• Given problem:
Tell how many lines contain the word "that". Reply with the number only.

• Recorded data:
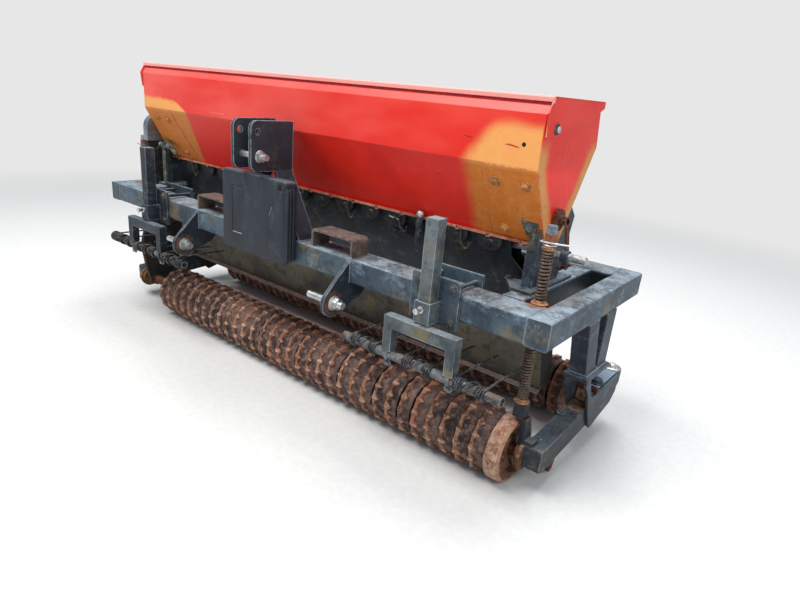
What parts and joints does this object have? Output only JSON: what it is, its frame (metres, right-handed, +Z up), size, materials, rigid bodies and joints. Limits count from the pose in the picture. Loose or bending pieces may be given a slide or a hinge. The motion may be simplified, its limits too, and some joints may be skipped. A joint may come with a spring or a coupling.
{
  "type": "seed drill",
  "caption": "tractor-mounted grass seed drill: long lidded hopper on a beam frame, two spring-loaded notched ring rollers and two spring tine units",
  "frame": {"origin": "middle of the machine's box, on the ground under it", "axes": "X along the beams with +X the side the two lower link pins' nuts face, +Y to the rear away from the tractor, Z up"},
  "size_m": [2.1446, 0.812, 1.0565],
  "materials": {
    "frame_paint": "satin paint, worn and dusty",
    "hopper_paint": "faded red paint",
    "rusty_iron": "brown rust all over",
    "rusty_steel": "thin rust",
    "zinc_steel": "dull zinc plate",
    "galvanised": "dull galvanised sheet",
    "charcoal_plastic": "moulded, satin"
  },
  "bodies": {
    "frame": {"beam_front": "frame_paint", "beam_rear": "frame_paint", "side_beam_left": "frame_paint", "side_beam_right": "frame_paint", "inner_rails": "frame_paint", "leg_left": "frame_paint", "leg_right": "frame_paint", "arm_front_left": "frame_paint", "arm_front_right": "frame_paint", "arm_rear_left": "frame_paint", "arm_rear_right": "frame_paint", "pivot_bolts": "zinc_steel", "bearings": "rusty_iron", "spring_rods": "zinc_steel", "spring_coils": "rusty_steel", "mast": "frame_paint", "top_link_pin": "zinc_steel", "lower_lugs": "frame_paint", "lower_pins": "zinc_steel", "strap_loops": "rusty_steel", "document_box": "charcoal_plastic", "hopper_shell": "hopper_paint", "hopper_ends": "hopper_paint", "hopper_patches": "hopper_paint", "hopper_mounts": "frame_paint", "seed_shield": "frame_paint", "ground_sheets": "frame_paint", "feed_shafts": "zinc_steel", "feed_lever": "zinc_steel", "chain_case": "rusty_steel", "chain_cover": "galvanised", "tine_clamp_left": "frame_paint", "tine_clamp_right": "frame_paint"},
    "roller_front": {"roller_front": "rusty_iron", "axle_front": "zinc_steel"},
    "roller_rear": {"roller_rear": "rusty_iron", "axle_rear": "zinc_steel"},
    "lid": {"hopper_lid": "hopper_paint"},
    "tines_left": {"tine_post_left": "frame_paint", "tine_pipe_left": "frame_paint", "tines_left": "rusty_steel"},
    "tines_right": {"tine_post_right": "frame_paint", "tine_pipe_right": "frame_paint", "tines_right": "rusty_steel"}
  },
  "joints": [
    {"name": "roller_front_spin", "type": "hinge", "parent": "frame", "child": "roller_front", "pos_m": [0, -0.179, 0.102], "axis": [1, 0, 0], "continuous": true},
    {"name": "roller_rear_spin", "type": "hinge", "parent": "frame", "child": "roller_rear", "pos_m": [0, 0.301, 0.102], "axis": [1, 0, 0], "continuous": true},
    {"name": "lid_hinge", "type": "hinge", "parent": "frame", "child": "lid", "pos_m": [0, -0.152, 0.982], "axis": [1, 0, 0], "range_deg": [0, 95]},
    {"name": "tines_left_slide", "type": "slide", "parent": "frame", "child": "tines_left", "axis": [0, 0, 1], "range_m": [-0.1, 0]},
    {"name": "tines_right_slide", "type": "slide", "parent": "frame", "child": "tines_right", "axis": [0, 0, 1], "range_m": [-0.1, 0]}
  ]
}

--

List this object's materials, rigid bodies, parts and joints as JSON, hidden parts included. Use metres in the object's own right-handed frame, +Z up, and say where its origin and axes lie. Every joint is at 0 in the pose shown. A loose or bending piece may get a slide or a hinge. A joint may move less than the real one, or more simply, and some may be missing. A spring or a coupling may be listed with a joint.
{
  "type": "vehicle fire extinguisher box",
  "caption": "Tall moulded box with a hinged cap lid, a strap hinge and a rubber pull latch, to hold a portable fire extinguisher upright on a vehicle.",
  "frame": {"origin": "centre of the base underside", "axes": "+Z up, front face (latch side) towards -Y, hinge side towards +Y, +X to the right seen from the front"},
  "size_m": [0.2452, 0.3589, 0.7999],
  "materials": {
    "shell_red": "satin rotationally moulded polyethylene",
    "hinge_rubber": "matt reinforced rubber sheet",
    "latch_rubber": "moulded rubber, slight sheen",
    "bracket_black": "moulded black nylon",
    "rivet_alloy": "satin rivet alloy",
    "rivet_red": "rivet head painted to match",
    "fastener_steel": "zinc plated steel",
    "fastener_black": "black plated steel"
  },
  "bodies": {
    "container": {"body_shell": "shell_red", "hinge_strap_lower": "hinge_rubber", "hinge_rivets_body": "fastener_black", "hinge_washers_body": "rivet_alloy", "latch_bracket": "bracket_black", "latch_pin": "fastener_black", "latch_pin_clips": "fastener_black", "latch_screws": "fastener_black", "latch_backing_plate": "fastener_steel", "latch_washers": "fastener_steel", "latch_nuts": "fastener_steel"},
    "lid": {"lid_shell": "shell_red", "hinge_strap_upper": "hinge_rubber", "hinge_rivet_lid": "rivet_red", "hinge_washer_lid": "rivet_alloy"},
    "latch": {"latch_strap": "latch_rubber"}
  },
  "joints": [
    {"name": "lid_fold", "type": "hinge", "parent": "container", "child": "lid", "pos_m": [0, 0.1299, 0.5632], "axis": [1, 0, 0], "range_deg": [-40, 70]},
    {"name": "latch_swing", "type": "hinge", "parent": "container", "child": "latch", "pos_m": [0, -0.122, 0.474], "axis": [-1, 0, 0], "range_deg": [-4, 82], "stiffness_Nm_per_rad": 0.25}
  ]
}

---

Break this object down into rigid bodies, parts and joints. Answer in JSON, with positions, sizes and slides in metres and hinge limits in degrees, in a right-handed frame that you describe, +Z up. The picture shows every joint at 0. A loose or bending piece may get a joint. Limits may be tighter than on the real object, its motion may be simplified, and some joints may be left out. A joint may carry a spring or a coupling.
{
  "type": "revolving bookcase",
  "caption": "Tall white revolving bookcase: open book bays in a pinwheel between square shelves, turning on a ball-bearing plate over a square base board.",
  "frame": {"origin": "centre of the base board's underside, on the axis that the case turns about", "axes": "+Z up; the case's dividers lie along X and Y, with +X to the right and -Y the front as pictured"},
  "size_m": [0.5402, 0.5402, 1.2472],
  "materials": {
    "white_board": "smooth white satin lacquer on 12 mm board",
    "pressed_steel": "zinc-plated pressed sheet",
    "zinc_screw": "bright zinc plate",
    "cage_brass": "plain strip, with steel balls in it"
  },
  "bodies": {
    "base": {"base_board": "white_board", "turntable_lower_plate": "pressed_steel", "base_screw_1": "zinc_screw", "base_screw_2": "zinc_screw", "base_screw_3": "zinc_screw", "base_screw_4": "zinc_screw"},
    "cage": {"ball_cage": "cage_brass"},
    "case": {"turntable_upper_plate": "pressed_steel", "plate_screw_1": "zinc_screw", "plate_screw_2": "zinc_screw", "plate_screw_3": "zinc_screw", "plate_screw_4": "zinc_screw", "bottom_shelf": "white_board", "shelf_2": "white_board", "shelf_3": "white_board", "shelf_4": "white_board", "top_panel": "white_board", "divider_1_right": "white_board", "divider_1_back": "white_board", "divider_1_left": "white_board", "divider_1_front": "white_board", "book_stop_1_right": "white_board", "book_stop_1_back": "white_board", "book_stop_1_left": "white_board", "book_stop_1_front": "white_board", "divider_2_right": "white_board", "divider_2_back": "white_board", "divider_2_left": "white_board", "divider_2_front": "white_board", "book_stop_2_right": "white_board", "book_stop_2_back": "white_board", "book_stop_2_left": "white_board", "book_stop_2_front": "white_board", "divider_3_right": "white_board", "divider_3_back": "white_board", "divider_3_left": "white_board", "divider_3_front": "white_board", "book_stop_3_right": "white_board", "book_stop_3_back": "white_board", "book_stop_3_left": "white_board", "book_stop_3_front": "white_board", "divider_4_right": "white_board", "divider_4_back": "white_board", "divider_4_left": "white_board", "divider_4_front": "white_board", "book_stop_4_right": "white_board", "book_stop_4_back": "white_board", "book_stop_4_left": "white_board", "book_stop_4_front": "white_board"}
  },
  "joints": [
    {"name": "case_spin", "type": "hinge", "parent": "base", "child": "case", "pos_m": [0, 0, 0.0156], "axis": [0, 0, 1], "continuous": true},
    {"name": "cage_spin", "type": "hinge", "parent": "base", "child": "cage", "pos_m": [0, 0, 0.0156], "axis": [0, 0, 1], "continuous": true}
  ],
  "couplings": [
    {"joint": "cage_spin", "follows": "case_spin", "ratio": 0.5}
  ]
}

• Task response:
2